— BEGIN —

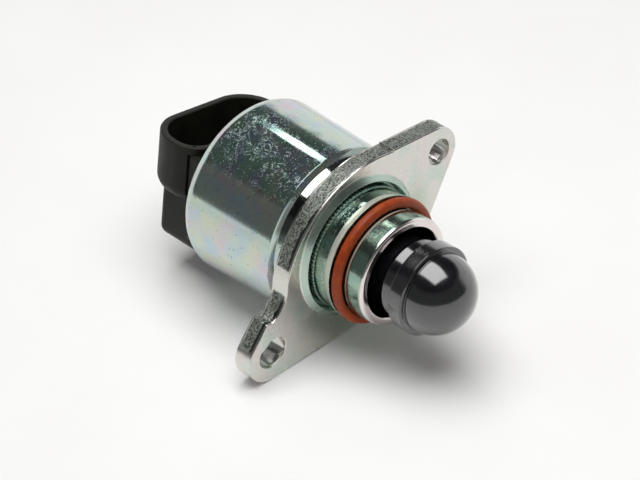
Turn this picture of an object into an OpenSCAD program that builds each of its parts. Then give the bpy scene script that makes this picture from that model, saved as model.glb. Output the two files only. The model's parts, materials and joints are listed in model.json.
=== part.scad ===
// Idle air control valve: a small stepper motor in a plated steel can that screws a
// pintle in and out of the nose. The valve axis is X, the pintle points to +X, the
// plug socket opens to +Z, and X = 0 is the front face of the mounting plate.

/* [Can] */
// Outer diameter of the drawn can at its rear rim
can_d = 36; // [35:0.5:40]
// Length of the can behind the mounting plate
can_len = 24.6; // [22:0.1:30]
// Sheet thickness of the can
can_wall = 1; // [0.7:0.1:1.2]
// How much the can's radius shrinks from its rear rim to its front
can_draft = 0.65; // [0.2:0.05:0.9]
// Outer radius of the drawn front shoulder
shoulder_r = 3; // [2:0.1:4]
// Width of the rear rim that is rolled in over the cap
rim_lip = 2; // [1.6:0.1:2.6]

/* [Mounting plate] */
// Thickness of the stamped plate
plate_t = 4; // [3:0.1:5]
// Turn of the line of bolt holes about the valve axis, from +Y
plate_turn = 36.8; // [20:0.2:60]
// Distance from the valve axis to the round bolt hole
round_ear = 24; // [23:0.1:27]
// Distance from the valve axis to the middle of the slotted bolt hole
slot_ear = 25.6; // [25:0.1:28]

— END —

:: EXERCISE AIM ::
Give back each line above precisely as it stands.

:: WRITTEN RESPONSE ::
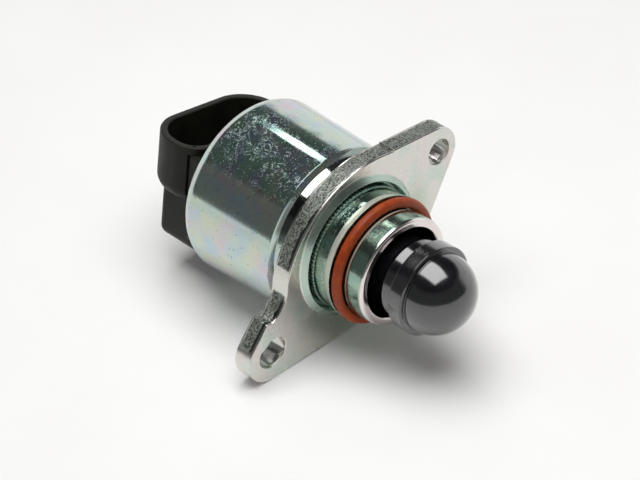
Turn this picture of an object into an OpenSCAD program that builds each of its parts. Then give the bpy scene script that makes this picture from that model, saved as model.glb. Output the two files only. The model's parts, materials and joints are listed in model.json.
=== part.scad ===
// Idle air control valve: a small stepper motor in a plated steel can that screws a
// pintle in and out of the nose. The valve axis is X, the pintle points to +X, the
// plug socket opens to +Z, and X = 0 is the front face of the mounting plate.

/* [Can] */
// Outer diameter of the drawn can at its rear rim
can_d = 36; // [35:0.5:40]
// Length of the can behind the mounting plate
can_len = 24.6; // [22:0.1:30]
// Sheet thickness of the can
can_wall = 1; // [0.7:0.1:1.2]
// How much the can's radius shrinks from its rear rim to its front
can_draft = 0.65; // [0.2:0.05:0.9]
// Outer radius of the drawn front shoulder
shoulder_r = 3; // [2:0.1:4]
// Width of the rear rim that is rolled in over the cap
rim_lip = 2; // [1.6:0.1:2.6]

/* [Mounting plate] */
// Thickness of the stamped plate
plate_t = 4; // [3:0.1:5]
// Turn of the line of bolt holes about the valve axis, from +Y
plate_turn = 36.8; // [20:0.2:60]
// Distance from the valve axis to the round bolt hole
round_ear = 24; // [23:0.1:27]
// Distance from the valve axis to the middle of the slotted bolt hole
slot_ear = 25.6; // [25:0.1:28]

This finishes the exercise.